StorageOS depends on ETCD for the consenus, which itself required a 3 node setup. One of the etcd nodes would need to be run on the PI.

Ceph uses monitoring nodes for the consensus, thus one of the monitors would be run on the PI.

We did a PoC with GlusterFS on a heavy write scenario (SolrCloud). But I didnt make it do production because:

  1. wirte performance is 3 times as slow with replaction 3 (that we knew beforhand)
  2. GlusterFS needs utilized a lot of CPU
  3. we were able to crash glusterfs on very heavy write scenarios (high cpu utilization)

Thanks for sharing your insights!

I finaly found time to setup StorageOS for my mixed architecure homelab (2x on x86_64, 1x on arm64) with Docker-CE 18.09.5 on Ubuntu 18.04.2.

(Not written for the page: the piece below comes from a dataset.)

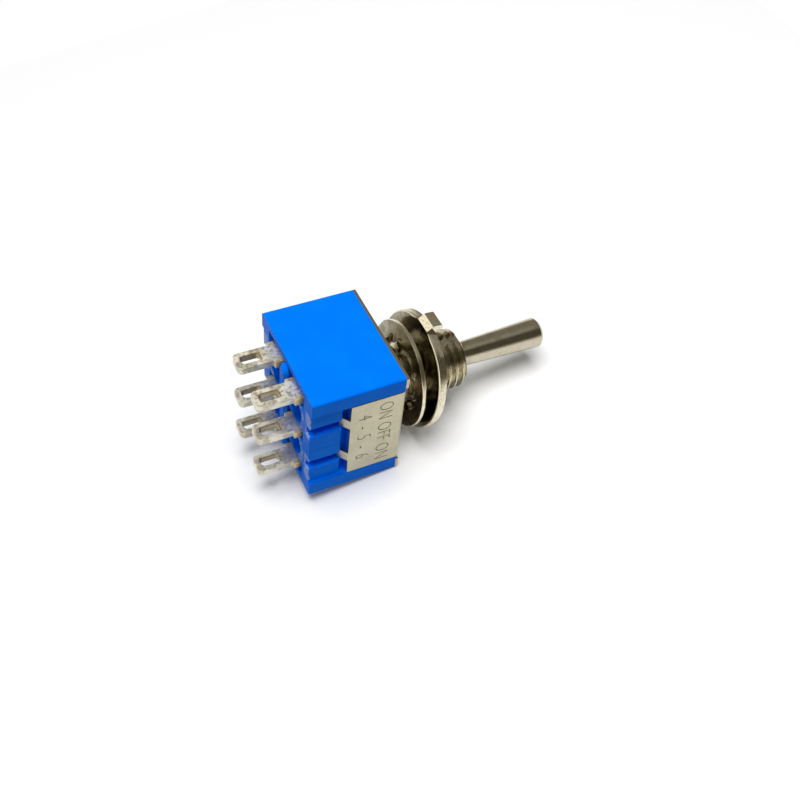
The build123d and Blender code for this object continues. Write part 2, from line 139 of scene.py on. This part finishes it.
# ---- shader maths --------------------------------------------------------------------------
class Socket:
    """A shader socket that Python's operators can reckon with."""

    def __init__(self, nodes, socket):
        self.nodes = nodes
        self.socket = socket

    def math(self, operation, *values):
        return self.nodes.node("ShaderNodeMath", {"operation": operation}, dict(enumerate(values)))

    def __add__(self, other):
        return self.math("ADD", self, other)

    def __sub__(self, other):
        return self.math("SUBTRACT", self, other)

    def __rsub__(self, other):
        return self.math("SUBTRACT", other, self)

    def __mul__(self, other):
        return self.math("MULTIPLY", self, other)

    __radd__ = __add__
    __rmul__ = __mul__

    def size(self):
        """Distance from zero."""
        return self.math("ABSOLUTE", self)

    def clamped(self):
        """Kept between 0 and 1."""
        return self.nodes.node("ShaderNodeClamp", {}, {"Value": self})

    def step(self, low, high):
        """0 below low, 1 above high, and smooth between them."""
        settings = {"interpolation_type": "SMOOTHSTEP"}
        inputs = {"Value": self, "From Min": low, "From Max": high}
        return self.nodes.node("ShaderNodeMapRange", settings, inputs)

    def band(self, middle, half_width, soft):
        """1 within half a width of the middle, falling to 0 over the soft edge."""
        return 1 - (self - middle).size().step(half_width, half_width + soft)

    def part(self, name):
        """Another output of the same node, such as a texture's Color."""
        return Socket(self.nodes, self.socket.node.outputs[name])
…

As a precondition to permit a fault tollerate cluster state, I created a compose.yml for a mixed architecture 3 node etcd3 swarm deployment and started the stack.

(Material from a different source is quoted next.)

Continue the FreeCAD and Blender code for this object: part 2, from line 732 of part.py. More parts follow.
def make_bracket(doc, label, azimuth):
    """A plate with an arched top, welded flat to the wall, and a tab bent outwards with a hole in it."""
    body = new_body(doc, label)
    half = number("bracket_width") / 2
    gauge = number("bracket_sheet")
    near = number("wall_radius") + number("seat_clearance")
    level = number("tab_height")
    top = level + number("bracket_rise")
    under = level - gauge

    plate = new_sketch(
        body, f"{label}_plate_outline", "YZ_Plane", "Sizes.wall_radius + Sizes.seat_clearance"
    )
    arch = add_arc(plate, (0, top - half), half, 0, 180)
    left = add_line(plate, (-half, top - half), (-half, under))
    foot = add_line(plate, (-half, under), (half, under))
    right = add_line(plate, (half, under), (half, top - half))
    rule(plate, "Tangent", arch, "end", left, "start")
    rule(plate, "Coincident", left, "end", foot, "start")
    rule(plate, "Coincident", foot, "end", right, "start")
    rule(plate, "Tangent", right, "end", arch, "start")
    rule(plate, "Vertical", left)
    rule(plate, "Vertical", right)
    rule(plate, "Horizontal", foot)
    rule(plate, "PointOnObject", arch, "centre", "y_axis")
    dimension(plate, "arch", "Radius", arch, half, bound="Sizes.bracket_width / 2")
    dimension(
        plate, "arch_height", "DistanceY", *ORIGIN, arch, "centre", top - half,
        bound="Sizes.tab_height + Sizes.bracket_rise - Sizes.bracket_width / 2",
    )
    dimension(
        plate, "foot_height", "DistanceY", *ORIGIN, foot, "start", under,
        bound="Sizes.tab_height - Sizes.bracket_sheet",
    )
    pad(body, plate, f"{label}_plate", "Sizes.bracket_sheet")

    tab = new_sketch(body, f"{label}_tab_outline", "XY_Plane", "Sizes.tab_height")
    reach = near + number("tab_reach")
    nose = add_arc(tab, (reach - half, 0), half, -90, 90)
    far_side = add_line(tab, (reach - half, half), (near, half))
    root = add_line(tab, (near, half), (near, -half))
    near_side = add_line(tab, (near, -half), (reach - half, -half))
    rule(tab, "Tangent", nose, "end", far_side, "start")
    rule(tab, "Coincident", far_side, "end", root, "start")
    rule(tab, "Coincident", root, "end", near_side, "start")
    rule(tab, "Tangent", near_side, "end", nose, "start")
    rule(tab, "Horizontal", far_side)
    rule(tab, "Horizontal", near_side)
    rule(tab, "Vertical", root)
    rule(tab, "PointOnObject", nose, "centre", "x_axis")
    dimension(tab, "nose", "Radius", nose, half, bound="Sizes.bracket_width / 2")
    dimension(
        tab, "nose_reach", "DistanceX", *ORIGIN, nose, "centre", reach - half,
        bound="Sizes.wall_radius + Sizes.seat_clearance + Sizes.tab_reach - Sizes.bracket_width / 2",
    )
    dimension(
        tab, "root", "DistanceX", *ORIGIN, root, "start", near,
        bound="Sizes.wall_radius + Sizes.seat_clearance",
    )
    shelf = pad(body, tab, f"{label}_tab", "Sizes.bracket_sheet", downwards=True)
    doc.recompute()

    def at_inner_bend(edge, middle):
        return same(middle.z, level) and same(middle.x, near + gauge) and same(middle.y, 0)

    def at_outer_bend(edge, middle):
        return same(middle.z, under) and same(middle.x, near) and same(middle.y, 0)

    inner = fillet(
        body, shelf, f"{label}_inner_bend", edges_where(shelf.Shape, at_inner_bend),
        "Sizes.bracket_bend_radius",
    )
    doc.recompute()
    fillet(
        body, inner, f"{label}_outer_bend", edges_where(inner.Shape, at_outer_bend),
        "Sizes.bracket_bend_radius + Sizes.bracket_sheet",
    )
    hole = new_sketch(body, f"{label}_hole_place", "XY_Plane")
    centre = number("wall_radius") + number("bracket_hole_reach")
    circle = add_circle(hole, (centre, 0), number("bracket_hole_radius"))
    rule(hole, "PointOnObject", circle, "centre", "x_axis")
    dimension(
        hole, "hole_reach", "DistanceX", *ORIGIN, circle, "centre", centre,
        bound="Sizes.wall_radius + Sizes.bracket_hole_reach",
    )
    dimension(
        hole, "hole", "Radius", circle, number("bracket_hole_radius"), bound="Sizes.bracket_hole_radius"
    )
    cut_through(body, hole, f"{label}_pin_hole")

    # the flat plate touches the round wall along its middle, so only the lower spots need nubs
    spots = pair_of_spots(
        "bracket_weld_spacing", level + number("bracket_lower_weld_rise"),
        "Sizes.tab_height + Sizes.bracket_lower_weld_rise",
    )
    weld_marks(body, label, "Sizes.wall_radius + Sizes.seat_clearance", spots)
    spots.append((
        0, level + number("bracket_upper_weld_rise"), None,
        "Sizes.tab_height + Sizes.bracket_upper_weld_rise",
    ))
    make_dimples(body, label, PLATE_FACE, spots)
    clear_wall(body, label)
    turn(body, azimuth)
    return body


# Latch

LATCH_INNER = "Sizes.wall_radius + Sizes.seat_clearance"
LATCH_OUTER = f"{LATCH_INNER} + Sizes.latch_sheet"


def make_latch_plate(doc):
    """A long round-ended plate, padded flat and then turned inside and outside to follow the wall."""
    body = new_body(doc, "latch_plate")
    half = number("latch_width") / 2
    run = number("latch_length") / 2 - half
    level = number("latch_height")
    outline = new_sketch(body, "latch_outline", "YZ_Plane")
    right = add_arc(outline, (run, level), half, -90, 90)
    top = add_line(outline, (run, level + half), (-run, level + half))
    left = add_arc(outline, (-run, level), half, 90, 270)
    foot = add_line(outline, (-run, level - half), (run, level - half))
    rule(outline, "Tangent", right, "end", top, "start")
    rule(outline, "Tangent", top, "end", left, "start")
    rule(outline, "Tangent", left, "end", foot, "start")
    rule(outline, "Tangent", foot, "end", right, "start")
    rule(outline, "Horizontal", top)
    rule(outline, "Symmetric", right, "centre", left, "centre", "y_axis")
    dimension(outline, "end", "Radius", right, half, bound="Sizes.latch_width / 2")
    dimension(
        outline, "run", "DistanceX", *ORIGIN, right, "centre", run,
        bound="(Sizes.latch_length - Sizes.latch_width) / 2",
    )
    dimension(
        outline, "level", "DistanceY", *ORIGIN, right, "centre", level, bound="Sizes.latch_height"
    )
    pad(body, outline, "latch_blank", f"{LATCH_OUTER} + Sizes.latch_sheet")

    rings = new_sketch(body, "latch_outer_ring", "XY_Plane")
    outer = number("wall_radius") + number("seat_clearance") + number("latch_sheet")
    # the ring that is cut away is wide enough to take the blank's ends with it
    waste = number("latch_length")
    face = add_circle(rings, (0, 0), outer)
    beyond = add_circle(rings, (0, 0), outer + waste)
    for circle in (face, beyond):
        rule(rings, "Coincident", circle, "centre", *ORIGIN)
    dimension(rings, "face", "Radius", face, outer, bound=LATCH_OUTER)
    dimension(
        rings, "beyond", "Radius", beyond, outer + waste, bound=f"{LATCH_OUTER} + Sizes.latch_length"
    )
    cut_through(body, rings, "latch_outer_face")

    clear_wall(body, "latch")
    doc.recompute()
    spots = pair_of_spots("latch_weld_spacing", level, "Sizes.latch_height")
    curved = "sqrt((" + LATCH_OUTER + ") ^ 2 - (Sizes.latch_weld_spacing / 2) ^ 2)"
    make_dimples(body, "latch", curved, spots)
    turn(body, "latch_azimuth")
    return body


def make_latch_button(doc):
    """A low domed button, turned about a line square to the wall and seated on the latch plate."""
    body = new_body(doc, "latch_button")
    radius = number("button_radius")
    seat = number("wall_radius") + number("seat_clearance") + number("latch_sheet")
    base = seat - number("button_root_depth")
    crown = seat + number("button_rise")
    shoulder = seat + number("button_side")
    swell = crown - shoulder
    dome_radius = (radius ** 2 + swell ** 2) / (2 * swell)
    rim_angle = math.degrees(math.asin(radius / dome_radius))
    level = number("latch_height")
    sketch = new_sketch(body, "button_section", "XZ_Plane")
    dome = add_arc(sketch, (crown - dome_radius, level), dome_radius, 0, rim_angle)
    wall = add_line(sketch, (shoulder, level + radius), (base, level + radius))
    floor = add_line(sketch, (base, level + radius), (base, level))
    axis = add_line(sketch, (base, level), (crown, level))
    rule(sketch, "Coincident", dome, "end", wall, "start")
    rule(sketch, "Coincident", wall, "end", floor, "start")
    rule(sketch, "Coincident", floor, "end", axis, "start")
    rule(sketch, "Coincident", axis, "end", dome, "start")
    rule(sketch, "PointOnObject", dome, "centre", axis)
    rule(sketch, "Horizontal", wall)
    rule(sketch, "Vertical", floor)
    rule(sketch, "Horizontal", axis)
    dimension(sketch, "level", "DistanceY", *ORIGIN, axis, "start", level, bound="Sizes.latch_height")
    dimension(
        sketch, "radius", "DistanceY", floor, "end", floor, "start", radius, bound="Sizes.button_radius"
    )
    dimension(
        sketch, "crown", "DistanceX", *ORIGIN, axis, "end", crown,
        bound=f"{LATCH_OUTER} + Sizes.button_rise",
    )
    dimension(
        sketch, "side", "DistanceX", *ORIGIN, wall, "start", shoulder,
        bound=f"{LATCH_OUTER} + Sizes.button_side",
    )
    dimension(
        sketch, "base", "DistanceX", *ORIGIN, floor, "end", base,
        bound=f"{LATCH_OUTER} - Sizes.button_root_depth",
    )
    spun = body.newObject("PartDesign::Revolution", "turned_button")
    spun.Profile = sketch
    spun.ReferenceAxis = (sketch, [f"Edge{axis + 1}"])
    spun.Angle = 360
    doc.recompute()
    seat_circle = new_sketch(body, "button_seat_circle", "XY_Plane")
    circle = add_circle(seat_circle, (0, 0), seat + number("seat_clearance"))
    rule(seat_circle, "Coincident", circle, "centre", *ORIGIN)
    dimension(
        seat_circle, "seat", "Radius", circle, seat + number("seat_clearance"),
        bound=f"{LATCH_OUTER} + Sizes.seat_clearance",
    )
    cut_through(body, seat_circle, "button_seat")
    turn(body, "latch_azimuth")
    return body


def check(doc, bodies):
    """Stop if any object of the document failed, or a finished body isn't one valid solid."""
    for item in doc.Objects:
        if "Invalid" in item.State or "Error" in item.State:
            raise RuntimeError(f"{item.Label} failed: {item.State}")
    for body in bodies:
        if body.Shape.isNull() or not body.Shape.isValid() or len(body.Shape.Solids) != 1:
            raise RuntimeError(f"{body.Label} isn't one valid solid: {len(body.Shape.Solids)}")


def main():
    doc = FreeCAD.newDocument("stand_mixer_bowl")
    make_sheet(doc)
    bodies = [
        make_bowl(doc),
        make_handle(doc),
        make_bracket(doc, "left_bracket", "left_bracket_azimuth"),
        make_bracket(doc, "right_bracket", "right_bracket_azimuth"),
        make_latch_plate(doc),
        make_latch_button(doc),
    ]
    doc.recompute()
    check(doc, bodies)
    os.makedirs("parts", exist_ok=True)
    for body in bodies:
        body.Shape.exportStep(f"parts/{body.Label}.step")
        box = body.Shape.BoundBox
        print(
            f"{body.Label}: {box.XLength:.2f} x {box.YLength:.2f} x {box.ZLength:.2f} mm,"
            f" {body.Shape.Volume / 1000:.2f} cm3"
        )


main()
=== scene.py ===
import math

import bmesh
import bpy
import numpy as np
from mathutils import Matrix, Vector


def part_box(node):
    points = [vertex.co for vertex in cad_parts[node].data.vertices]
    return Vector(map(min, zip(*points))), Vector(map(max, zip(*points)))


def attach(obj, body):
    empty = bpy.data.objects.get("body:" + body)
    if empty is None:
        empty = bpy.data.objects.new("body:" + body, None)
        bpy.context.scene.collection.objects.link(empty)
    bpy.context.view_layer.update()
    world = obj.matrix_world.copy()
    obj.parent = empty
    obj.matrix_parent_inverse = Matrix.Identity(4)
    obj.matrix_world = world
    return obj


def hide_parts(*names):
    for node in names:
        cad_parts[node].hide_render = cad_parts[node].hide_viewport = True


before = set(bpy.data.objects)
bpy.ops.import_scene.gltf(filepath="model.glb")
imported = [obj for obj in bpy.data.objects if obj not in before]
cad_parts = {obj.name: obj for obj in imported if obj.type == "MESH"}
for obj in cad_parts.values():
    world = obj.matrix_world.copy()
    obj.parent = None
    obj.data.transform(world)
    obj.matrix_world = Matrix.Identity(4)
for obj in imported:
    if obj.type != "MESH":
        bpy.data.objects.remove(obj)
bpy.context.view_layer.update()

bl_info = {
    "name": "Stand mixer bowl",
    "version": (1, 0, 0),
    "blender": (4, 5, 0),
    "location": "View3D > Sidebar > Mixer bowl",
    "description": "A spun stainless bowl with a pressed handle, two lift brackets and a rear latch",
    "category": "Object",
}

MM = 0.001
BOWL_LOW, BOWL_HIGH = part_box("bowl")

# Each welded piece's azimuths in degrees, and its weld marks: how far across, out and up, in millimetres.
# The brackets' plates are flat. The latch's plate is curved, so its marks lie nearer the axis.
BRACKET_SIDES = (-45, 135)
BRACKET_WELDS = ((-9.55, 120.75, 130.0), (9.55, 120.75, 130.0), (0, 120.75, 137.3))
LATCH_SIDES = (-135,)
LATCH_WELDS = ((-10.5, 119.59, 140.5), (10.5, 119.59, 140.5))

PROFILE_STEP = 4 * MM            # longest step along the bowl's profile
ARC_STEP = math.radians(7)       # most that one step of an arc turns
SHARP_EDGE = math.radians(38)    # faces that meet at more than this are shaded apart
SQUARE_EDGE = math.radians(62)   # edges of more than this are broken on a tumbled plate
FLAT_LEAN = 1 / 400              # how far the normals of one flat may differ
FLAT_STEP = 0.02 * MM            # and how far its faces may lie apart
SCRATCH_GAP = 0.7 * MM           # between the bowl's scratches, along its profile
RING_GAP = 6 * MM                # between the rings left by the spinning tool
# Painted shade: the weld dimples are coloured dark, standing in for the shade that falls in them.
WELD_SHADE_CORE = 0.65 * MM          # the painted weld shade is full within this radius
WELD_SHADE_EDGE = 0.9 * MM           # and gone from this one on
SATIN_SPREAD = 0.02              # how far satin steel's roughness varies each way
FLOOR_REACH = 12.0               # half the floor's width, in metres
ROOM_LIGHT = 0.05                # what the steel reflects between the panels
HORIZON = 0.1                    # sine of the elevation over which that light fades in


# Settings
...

Once the etcd3 nodes joined the cluster, I followed the instrcutions on the hompage:

Install StorageOS CLI (on the x86_64 nodes):

curl -sSL https://github.com/storageos/go-cli/releases/download/1.2.0/storageos_linux_amd64 > /usr/local/bin/storageos chmod +x /usr/local/bin/storageos

Set the usercredentials and node ip for StorageOS:

export STORAGEOS_USERNAME=storageos STORAGEOS_PASSWORD=storageos STORAGEOS_HOST=192.168.200.35

Run a one time container to initialize the dependenies on the host:

docker run --name enable_lio \
           --privileged \
           --rm \
           --cap-add=SYS_ADMIN \
           --volume /lib/modules:/lib/modules \
           --volume /sys:/sys:rshared \
           storageos/init:0.1

Install the StorageOS node and containerized plugin:

docker run -d \
  --name=storageos \
  --env=LOG_LEVEL=debug \
  --env=HOSTNAME=docker1 \
  --env=ADVERTISE_IP=192.168.200.35 \
  --env=JOIN=192.168.200.36 \
  --env=DISABLE_TELEMETRY=true \
  --env=KV_BACKEND=etcd \
  --env=KV_ADDR=192.168.200.34:2379,192.168.200.35:2379,192.168.200.36:2379 \
  --net=host \
  --pid=host \
  --privileged \
  --cap-add=SYS_ADMIN \
  --device=/dev/fuse \
  --volume=/var/lib/storageos:/var/lib/storageos:rshared \
  --volume=/run/docker/plugins:/run/docker/plugins \
  --volume=/sys:/sys \
  storageos/node:1.2.0 server

ADVERTISE_IP is the ip of the current node to install. On the first node, JOIN will use the same ip. The installation of the next node needs its own ip, but JOIN will still point to the ip of the first node.

KV_BACKEND sets the key/value store for the cluster state. KV_ADDR is a commana separated list of “ip:port” for the key/value store members.

Notes:
If and KV_BACKEND and KV_ADDR are not provided, an internal etcd instance will be used which will be installed on the first initilized instance - with no faul tollerance. In previous versions consul was prefered over etcd, but in one of the recent updates they obsoleted consul and switched to etcd.

There is a Volume Plugin available in the Docker Store, thogh I was not able to install it due a missing latest tag.

The default license allows a total of 100GB storage. StorageOS offers a free developer license which allows a total of 500gb storage, which should be plenty for most development/evaluation tasks.

StorageOS can not be operated as a swarm stack.